begin Data to use
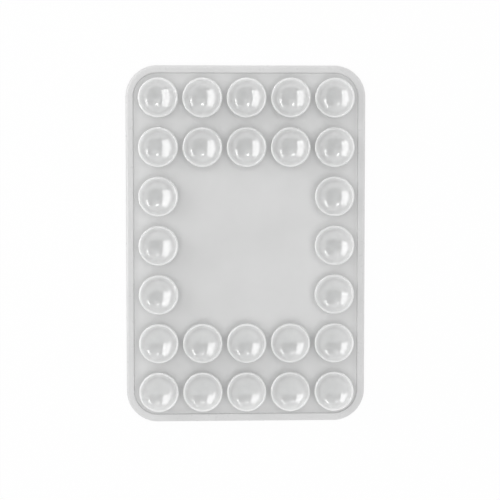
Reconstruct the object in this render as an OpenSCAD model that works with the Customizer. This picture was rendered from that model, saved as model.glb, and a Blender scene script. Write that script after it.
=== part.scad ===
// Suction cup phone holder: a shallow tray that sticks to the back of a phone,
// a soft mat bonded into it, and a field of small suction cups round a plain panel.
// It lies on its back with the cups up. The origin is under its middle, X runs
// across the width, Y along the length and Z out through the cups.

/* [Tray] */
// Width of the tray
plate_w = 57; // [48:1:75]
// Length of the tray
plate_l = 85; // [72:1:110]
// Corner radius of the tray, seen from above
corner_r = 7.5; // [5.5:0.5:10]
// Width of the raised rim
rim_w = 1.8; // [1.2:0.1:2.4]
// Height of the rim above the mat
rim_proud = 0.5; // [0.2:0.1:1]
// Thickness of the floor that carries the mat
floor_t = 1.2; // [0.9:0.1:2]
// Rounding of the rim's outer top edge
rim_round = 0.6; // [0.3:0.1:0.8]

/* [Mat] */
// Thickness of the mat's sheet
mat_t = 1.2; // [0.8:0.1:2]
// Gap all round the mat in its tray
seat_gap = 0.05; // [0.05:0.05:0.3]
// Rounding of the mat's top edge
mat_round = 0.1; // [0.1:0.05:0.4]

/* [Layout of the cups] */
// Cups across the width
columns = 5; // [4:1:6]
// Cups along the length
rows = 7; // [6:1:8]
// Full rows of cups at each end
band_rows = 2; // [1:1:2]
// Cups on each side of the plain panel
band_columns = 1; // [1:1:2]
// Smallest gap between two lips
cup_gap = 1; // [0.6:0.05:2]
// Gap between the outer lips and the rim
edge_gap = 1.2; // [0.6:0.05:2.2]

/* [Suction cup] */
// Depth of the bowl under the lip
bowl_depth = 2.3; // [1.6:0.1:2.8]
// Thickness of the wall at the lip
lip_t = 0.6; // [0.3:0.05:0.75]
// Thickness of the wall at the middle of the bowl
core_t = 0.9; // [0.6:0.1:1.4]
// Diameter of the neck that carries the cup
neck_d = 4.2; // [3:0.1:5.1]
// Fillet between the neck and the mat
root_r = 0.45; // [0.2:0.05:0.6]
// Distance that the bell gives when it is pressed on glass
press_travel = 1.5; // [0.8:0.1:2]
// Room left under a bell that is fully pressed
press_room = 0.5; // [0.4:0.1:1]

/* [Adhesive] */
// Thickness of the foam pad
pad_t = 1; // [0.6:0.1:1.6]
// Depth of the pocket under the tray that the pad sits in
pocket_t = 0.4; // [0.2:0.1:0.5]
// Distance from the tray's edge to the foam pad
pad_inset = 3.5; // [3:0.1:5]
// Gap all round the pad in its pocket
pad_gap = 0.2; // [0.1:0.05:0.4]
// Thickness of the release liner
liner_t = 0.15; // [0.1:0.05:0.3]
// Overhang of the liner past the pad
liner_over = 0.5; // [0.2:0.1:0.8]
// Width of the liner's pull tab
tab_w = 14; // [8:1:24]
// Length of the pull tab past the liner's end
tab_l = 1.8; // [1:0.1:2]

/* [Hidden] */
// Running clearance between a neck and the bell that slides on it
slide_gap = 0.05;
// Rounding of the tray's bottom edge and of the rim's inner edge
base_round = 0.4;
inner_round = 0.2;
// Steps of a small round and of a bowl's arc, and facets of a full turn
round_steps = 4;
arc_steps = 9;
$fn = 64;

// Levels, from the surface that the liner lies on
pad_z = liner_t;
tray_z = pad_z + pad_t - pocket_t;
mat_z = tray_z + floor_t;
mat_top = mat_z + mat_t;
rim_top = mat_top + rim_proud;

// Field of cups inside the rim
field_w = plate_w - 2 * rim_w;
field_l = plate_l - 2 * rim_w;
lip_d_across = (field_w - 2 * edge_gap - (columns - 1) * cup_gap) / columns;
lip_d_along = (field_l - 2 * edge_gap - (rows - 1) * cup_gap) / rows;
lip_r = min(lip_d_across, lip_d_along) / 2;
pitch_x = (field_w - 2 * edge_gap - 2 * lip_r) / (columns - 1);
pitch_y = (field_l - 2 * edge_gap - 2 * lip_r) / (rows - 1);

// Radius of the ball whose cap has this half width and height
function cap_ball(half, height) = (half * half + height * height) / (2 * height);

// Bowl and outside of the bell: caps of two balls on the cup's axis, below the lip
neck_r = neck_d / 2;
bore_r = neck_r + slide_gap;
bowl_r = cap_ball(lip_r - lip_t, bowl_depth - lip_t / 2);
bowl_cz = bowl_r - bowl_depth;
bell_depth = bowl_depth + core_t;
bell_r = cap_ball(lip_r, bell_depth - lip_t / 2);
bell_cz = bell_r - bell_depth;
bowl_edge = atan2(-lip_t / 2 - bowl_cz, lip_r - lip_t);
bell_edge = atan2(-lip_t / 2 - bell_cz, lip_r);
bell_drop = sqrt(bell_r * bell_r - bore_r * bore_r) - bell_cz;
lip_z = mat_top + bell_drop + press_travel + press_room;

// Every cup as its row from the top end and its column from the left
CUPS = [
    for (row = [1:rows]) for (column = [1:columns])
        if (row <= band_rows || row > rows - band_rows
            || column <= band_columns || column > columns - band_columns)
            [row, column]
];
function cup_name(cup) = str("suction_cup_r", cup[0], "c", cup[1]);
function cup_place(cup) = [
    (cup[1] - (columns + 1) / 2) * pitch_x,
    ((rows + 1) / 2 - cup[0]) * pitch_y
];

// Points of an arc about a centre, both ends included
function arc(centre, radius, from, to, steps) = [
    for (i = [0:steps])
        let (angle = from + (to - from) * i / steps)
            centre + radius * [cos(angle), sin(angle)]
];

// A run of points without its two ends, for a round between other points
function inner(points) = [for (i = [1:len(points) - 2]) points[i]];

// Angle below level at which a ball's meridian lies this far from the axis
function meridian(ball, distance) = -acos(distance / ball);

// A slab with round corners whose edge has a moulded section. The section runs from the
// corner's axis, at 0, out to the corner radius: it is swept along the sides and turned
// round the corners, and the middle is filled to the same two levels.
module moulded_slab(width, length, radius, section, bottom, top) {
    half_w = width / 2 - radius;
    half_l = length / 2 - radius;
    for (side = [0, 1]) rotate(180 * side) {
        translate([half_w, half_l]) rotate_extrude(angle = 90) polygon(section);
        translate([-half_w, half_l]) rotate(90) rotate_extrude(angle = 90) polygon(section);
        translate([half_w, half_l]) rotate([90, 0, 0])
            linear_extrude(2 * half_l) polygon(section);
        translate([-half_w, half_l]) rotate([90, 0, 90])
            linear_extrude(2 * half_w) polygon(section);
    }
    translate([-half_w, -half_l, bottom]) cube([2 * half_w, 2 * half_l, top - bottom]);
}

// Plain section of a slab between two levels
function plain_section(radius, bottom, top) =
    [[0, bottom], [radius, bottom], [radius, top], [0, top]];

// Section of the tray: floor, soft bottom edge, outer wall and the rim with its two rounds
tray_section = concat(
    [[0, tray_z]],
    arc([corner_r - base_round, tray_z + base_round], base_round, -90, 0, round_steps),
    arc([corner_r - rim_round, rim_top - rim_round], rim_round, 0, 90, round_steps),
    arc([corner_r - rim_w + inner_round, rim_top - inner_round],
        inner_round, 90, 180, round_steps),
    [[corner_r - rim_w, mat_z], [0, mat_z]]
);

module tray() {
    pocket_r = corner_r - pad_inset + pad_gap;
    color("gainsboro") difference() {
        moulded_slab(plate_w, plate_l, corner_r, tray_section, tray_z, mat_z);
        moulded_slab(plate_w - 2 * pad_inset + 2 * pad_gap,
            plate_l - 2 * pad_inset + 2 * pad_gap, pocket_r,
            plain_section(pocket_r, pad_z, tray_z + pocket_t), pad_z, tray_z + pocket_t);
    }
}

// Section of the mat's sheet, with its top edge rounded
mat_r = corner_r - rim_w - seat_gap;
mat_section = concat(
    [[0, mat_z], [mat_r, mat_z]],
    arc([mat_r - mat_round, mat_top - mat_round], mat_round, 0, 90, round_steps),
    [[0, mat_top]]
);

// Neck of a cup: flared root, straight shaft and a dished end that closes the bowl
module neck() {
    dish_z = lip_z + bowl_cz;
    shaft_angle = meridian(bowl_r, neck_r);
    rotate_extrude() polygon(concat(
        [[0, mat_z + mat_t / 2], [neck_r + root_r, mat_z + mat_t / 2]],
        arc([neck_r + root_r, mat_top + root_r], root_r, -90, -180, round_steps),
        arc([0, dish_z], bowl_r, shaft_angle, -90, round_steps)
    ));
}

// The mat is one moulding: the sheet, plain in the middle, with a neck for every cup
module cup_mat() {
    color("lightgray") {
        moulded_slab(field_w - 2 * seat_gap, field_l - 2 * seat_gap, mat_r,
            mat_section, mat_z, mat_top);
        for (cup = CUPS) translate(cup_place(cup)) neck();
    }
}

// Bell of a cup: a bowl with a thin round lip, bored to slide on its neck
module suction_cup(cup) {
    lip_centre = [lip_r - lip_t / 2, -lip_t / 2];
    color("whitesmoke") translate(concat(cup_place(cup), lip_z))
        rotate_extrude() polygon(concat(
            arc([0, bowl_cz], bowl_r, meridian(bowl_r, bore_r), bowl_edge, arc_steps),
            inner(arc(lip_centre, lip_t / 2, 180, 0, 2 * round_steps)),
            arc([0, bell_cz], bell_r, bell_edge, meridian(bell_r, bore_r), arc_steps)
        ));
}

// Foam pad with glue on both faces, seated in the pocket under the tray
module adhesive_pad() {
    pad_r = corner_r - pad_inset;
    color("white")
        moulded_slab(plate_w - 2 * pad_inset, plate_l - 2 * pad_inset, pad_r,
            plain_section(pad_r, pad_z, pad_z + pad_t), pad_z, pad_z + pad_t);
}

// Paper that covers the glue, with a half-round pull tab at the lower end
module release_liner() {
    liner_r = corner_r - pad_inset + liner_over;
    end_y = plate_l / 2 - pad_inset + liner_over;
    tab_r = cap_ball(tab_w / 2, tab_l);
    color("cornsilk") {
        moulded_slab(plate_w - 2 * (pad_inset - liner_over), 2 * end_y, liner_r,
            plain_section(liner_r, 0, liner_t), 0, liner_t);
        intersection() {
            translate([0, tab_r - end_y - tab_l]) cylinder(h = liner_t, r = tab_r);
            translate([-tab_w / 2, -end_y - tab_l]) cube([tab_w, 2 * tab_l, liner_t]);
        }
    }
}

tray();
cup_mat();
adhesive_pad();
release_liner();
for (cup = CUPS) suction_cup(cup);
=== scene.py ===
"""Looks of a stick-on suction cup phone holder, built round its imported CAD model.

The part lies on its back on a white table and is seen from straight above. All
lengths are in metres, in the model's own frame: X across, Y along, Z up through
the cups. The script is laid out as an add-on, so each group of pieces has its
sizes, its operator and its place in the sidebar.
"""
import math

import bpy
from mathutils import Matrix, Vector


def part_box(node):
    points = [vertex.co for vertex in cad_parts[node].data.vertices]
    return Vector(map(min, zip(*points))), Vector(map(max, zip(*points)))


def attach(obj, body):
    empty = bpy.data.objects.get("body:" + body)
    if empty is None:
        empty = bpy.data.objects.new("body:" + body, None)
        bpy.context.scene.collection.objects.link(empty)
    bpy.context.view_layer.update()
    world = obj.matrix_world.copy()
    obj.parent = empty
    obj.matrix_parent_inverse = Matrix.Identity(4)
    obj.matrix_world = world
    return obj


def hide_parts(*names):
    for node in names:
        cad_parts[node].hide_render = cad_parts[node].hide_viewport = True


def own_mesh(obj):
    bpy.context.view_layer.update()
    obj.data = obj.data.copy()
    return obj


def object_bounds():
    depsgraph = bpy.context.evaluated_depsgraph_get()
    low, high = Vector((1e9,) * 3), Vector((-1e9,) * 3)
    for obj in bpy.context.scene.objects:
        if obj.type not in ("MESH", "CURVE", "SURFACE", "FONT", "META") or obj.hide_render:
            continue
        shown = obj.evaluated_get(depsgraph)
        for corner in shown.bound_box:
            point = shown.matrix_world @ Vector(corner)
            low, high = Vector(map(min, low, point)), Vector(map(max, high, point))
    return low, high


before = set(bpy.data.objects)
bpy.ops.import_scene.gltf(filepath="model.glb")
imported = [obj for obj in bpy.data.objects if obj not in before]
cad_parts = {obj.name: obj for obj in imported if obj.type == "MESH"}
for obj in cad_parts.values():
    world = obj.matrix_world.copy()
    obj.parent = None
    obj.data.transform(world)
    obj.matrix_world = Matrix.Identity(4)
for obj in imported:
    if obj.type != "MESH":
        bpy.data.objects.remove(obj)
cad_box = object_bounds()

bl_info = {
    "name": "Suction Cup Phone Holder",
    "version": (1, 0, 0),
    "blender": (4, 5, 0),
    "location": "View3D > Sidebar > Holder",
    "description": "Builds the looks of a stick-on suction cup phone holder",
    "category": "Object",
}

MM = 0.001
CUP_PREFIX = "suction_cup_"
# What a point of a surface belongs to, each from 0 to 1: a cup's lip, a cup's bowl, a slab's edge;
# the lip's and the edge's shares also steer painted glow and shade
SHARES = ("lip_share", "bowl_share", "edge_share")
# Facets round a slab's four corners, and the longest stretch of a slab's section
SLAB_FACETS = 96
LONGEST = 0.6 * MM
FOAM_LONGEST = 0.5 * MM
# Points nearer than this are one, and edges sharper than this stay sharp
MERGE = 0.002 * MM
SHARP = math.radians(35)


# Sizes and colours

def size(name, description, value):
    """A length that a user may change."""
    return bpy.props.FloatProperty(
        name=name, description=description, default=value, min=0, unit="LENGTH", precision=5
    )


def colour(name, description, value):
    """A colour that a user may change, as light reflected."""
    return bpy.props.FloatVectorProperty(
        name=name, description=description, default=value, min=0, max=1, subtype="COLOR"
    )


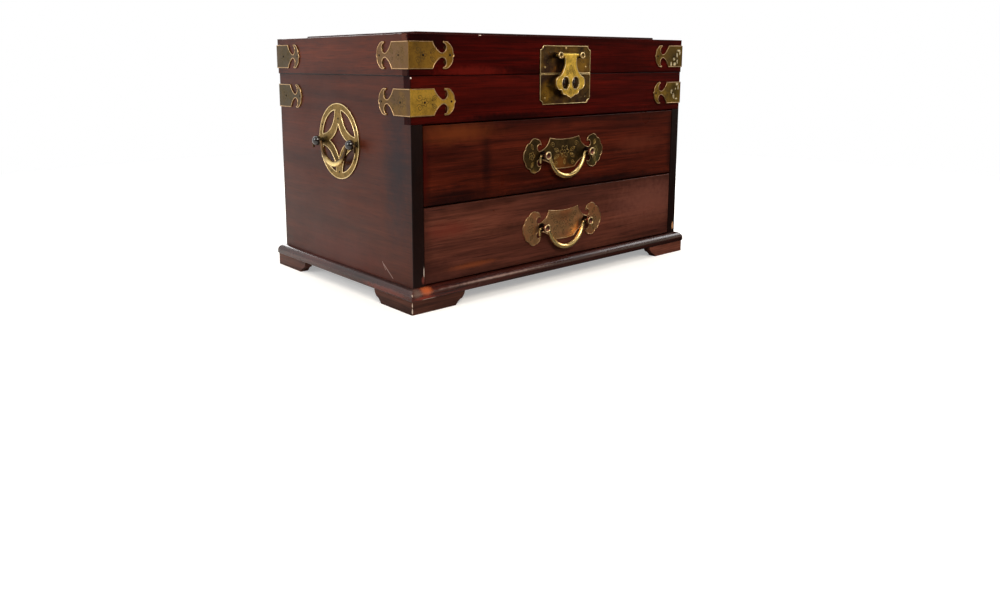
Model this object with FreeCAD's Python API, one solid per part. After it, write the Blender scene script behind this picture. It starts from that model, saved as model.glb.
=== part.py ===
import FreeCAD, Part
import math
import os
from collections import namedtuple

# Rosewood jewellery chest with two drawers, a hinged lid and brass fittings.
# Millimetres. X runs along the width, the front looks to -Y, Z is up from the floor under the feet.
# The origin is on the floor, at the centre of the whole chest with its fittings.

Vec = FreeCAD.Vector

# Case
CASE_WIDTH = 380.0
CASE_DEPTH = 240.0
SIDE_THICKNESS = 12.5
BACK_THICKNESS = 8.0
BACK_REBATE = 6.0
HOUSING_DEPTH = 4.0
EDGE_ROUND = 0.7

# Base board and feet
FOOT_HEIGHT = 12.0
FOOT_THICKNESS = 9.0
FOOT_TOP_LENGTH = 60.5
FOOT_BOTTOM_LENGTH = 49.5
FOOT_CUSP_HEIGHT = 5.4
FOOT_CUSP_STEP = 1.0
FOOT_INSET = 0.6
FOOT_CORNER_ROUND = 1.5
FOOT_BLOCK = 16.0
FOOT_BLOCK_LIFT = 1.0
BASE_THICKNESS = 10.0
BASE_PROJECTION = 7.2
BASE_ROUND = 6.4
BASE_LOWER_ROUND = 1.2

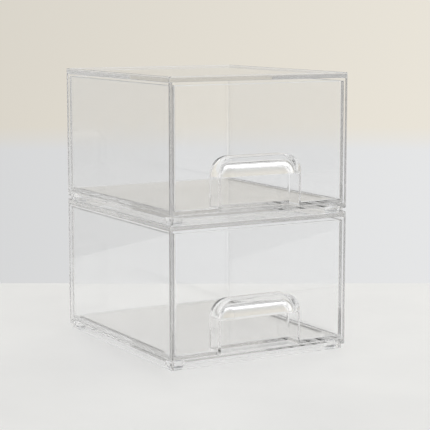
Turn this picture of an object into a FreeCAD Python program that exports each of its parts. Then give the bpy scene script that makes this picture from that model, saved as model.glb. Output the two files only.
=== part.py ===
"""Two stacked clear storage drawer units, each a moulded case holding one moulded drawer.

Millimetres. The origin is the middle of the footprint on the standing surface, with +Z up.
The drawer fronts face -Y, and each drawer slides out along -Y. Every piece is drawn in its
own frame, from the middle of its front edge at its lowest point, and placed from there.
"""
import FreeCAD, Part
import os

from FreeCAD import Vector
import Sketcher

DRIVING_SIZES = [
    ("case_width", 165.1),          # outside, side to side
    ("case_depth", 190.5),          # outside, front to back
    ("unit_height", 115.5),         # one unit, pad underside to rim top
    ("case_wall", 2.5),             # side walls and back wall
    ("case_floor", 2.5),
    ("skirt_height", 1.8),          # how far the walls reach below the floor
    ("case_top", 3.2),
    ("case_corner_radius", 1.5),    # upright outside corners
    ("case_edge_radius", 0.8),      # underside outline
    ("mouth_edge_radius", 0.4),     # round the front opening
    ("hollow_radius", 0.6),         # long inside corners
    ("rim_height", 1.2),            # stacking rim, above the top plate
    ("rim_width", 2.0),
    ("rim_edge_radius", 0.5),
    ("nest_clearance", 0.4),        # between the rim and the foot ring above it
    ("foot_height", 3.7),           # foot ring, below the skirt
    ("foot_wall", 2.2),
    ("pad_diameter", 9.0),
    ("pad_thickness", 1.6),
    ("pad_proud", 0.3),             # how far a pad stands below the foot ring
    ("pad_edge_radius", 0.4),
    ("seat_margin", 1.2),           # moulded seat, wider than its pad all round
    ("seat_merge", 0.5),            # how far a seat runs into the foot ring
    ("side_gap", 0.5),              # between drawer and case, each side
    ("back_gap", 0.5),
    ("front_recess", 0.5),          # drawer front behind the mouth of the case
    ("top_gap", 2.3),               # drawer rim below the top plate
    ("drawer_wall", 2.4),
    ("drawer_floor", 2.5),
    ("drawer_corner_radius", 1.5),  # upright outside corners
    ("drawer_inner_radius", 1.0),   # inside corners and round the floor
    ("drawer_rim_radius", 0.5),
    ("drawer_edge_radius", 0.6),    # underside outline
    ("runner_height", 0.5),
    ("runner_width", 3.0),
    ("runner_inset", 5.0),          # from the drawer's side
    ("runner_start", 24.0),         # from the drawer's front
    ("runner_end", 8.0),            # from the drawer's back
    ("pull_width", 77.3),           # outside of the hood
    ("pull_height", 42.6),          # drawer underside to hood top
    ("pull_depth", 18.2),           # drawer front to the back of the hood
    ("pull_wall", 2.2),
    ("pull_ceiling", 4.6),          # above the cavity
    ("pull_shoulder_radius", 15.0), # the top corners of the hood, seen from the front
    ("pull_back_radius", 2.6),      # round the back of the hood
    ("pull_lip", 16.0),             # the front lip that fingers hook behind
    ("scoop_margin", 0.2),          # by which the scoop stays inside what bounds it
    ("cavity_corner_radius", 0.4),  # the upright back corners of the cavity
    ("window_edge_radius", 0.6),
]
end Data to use
■ What you are asked to do
Of the entries listed above, reproduce only the lines starting at the line containing "the lower end" and ending at the line containing "points = [vertex.co". Include both, exactly as they stand.

■ Finished answer
// Paper that covers the glue, with a half-round pull tab at the lower end
module release_liner() {
    liner_r = corner_r - pad_inset + liner_over;
    end_y = plate_l / 2 - pad_inset + liner_over;
    tab_r = cap_ball(tab_w / 2, tab_l);
    color("cornsilk") {
        moulded_slab(plate_w - 2 * (pad_inset - liner_over), 2 * end_y, liner_r,
            plain_section(liner_r, 0, liner_t), 0, liner_t);
        intersection() {
            translate([0, tab_r - end_y - tab_l]) cylinder(h = liner_t, r = tab_r);
            translate([-tab_w / 2, -end_y - tab_l]) cube([tab_w, 2 * tab_l, liner_t]);
        }
    }
}

tray();
cup_mat();
adhesive_pad();
release_liner();
for (cup = CUPS) suction_cup(cup);
=== scene.py ===
"""Looks of a stick-on suction cup phone holder, built round its imported CAD model.

The part lies on its back on a white table and is seen from straight above. All
lengths are in metres, in the model's own frame: X across, Y along, Z up through
the cups. The script is laid out as an add-on, so each group of pieces has its
sizes, its operator and its place in the sidebar.
"""
import math

import bpy
from mathutils import Matrix, Vector


def part_box(node):
    points = [vertex.co for vertex in cad_parts[node].data.vertices]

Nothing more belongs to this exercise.